The journal also carries regular pieces by Russia specialists, one of them called ‘Why Is the Stalin Debate Raging Again in Russia?’. This is from 2010 and the debate has by no means abated. The authors identify four main positions: left-wing communists hold high the banner of Stalin and seek to march to a new socialist society; right-wing liberals want to uproot the legacy of Stalin and hold faith in liberal democracy and capitalism; the moderate conservatives affirm Stalin’s achievements but criticise his methods; and the patriotic faction, which seeks to avoid the political polarisation and borrow from Stalin’s experience for a new modernisation of Russia today. Guess where Putin and the United Russia Party stand?

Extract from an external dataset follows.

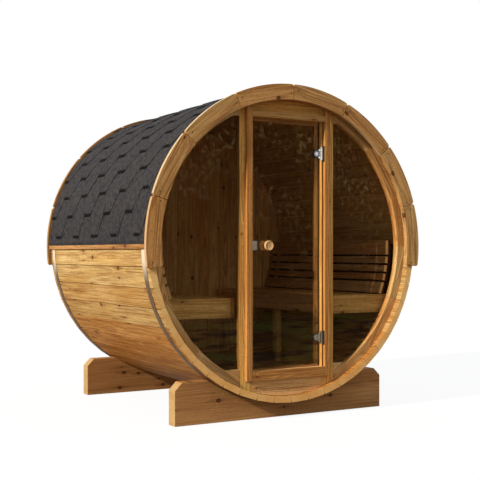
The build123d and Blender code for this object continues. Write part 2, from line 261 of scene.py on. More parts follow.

The question remains: why is Stalin the topic of so much debate? Apart from long-term reasons, the authors focus on the Great Recession in parts of the world from 2008. Despite Russia’s stabilisation fund and Putin’s efforts to strengthen the management of major industries, the underlying problem is a fundamental shift in Russia’s economic situation. It has become primarily an exporter of raw materials as the basis of its economy. This makes it particularly vulnerable to global trends. So calls began for a new modernisation of Russia. And when did the last economic modernisation take place, turning an economic backwater into a superpower? Under Stalin’s watch. No wonder that Stalin is the topic of so much interest in the search for a new modernisation. Indeed, the authors suggest that ‘a new Stalin will come soon’.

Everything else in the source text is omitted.